When Software is Commoditized, Trust Matters Most
Earlier I wrote a blog post exploring the changing calculus of build vs. buy for enterprises. The TLDR was that as the cost of creating software asymptotically decreases, the bar for SaaS becomes much higher.
Here, I want to explore the question from the other side of the aisle. If you are someone who wants to build SaaS products, either for enterprises or directly for the public, how do you navigate this new landscape? In a sea of endless software products, and with an effectively infinite capacity to generate more software at will, how do you stand out?
You can, in theory, market your way to success, but we’ll assume you don’t have millions of dollars to spend on advertising. You can also succeed through virality, and there are many examples of this—but that isn’t a strategy; it’s a lottery. So what do we have left?
My argument is simple: in a world where software is commoditized, what matters most is trust.
Shoe making is commoditized, yet we buy Nike (or your favorite shoe company) because we trust them. Crucially, that trust carries across products created by the same company. Even if you’ve only ever owned Nike tennis shoes, you probably also trust them to make good running shoes.
Companies build trust over many years and through a variety of means. Having a good product is table stakes—obviously, you need a good product. But you are no longer the only one capable of building a good product. Trust goes beyond product quality alone. It is earned by building a brand that conveys an image resonant with end users. It is earned through distribution channels that reliably deliver the product. And it is earned through a public commitment to values that reflect a long-term vision, even when standing by those values risks alienating certain segments of the market.
What does this dynamic look like in software?
Trust is fundamentally built over time. It is not tied to the product itself, whose lifespan may be short or ephemeral, but to the system that created the product. Once established, trust follows that system forward, carrying over to future products created by the same source.

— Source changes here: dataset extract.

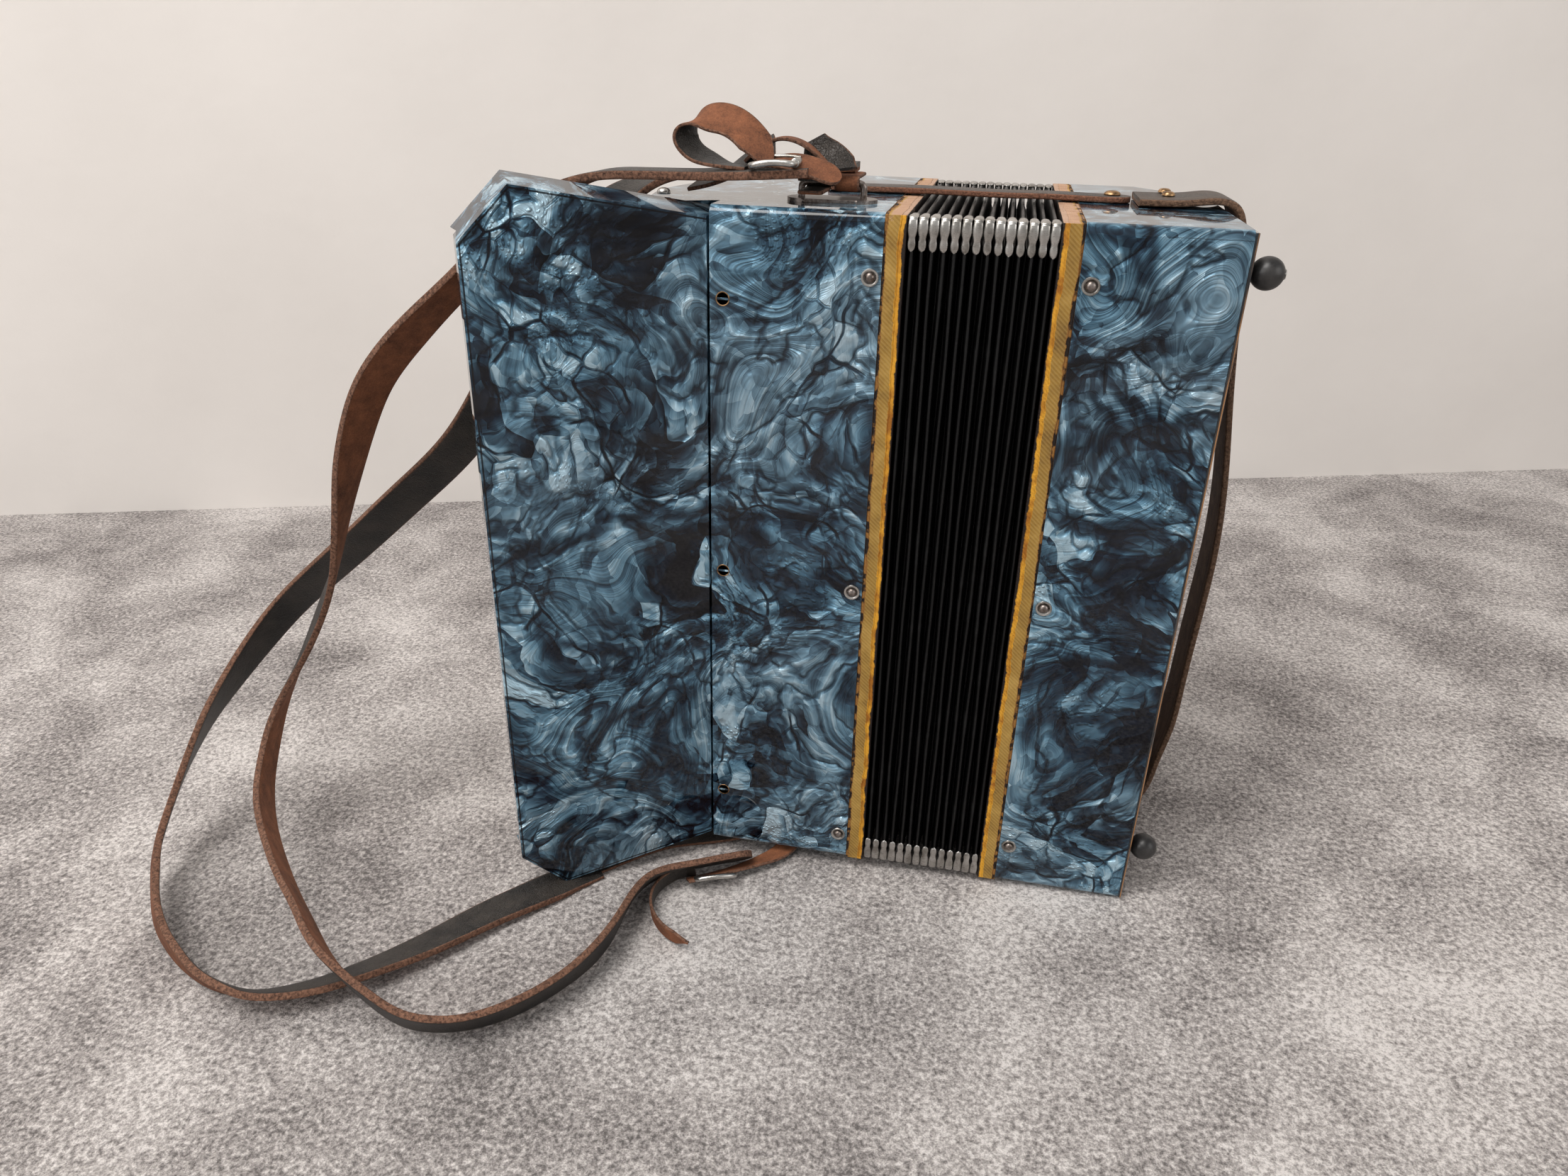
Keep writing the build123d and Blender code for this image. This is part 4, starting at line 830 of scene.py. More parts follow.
def strap_mesh(name, route, width, thick, count, tip=even_share, slim=even_share, crown=0.35, section=(18, 7)):
    """A strap carried along its route: flat faces, cut edges with slightly crowned corners, and an end that
    `tip` narrows and `slim` thins, both by shares along the way.

    UV: u is the way along, v the way across, in metres.  "lining" is 1 on the inner face, 0 on the outer one;
    "cut" is 1 on the edges."""
    centre, across, up = strap_frame(route, count)
    flat, edge = section
    s, t = np.linspace(-1, 1, flat), np.linspace(-1, 1, edge)[1:-1]
    ring = np.concatenate([np.stack([s, np.ones(flat)], 1), np.stack([np.ones(edge - 2), -t], 1),
                           np.stack([-s, -np.ones(flat)], 1), np.stack([-np.ones(edge - 2), t], 1)])
    face = np.concatenate([np.ones(flat), np.full(edge - 2, 0.5), np.zeros(flat), np.full(edge - 2, 0.5)])
    cut = np.where(face == 0.5, 1.0, 0.0)
    cut[[0, flat - 1, flat + edge - 2, 2 * flat + edge - 3]] = 1.0
    way = np.linspace(0, 1, count)
    half = tip(way) * width / 2
    aside = ring[:, 0] * (1 - crown / (width / 2) * ring[:, 1] ** 8) * half[:, None]
    above = ring[:, 1] * (1 - 0.18 * np.abs(ring[:, 0]) ** 10) * slim(way)[:, None] * thick / 2
    points = centre[:, None, :] + across[:, None, :] * aside[..., None] + up[:, None, :] * above[..., None]
    mesh = grid_mesh(name, stand(points), closed=True)
    work = bmesh.new()
    work.from_mesh(mesh)
    work.verts.ensure_lookup_table()
    for row in (0, count - 1):
        work.faces.new(work.verts[row * len(ring):(row + 1) * len(ring)])
    work.to_mesh(mesh)
    work.free()
    outward(mesh).set_sharp_from_angle(angle=math.radians(50))
    for label, values in (("lining", face), ("cut", cut)):
        layer = mesh.attributes.new(label, "FLOAT", "POINT").data
        layer.foreach_set("value", np.tile(values, count).astype(np.float32))
    vertex = np.zeros(len(mesh.loops), dtype=np.int32)
    mesh.loops.foreach_get("vertex_index", vertex)
    u = running_length(centre)[vertex // len(ring)]
    v = (np.tile(ring[:, 0] + ring[:, 1] * 0.08, count) * np.repeat(half, len(ring)))[vertex]
    mesh.uv_layers.new(name="strap").data.foreach_set("uv", (np.stack([u, v], 1) / 1000).astype(np.float32).ravel())
    return mesh


def hide_group():
    """Grained hide: small cells of two sizes with soft creases between them; the tone varies slowly."""
    tree, given, end = new_group("hide_grain", {"Vector": None, "Scale": 900.0}, ["Height", "Tone"])
    place, scale = given["Vector"], given["Scale"]
    bent = place + Place(noise_node(place, 160.0)["Color"]) * 0.004
    feed(end.inputs["Height"], step_up(cells(bent, scale), 0.0, 0.14) + step_up(cells(bent, scale * 0.3), 0.0, 0.09))
    feed(end.inputs["Tone"], noise(place, 45.0, 4.0, 0.6))
    return tree


def suede_group():
    """Suede: short fibres in all directions, darker where they lie flat and worn bright in patches."""
    tree, given, end = new_group("suede_nap", {"Vector": None}, ["Height", "Tone"])
    place = given["Vector"]
    fibre = noise(place, 1100.0, 3.0, 0.7)
    feed(end.inputs["Height"], fibre)
    feed(end.inputs["Tone"], fibre * 0.35 + noise(place, 130.0, 4.0, 0.65) * 0.45 + noise(place, 22.0) * 0.3)
    return tree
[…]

In software, this means building a reputation that extends beyond any single web app or service. When one person can create in weeks what once required teams of dozens of engineers, what distinguishes your implementation from someone else’s? It is not just functionality. It is the story that echoes beyond the product itself. It is your reputation—the reputation that precedes the product. It is the memory users have of previous products they’ve used, enjoyed, and now trust enough to try again.
Building and sustaining a brand capable of delivering multiple high-quality software products, one after another, is not trivial. It is not simply vibe coding. It requires engineering infrastructure that can securely support and scale many independent applications. It requires striking a careful balance between what components are shared across products to capture economies of scale, and what must remain isolated so that complexity—and the context required for AI-driven development—remains manageable. It requires committing to durable patterns that can support many different kinds of software, from web services to native applications, while maintaining a consistent standard of quality and reliability.
If done correctly, each new product benefits from both the infrastructure and the trust accumulated by the system that created it. In the case of web applications, this means being able to go from an idea to multiple ready instances of an application—development, staging, and production—along with the necessary infrastructure and operational guardrails, in a repeatable way. For non-web software, such as desktop or mobile applications, it means having established build systems, release pipelines, update mechanisms, and distribution channels that users already understand and trust.
Over time, this is how trust compounds in software. Not around a single application, but around the system that repeatedly delivers useful, well-built tools. Companies like JetBrains illustrate this dynamic well: individual products evolve, new ones are introduced, and old ones may fade, but the underlying trust in the builder persists. In a world where software itself is increasingly cheap to produce, that durable trust—and the system that earns it—becomes the real differentiator.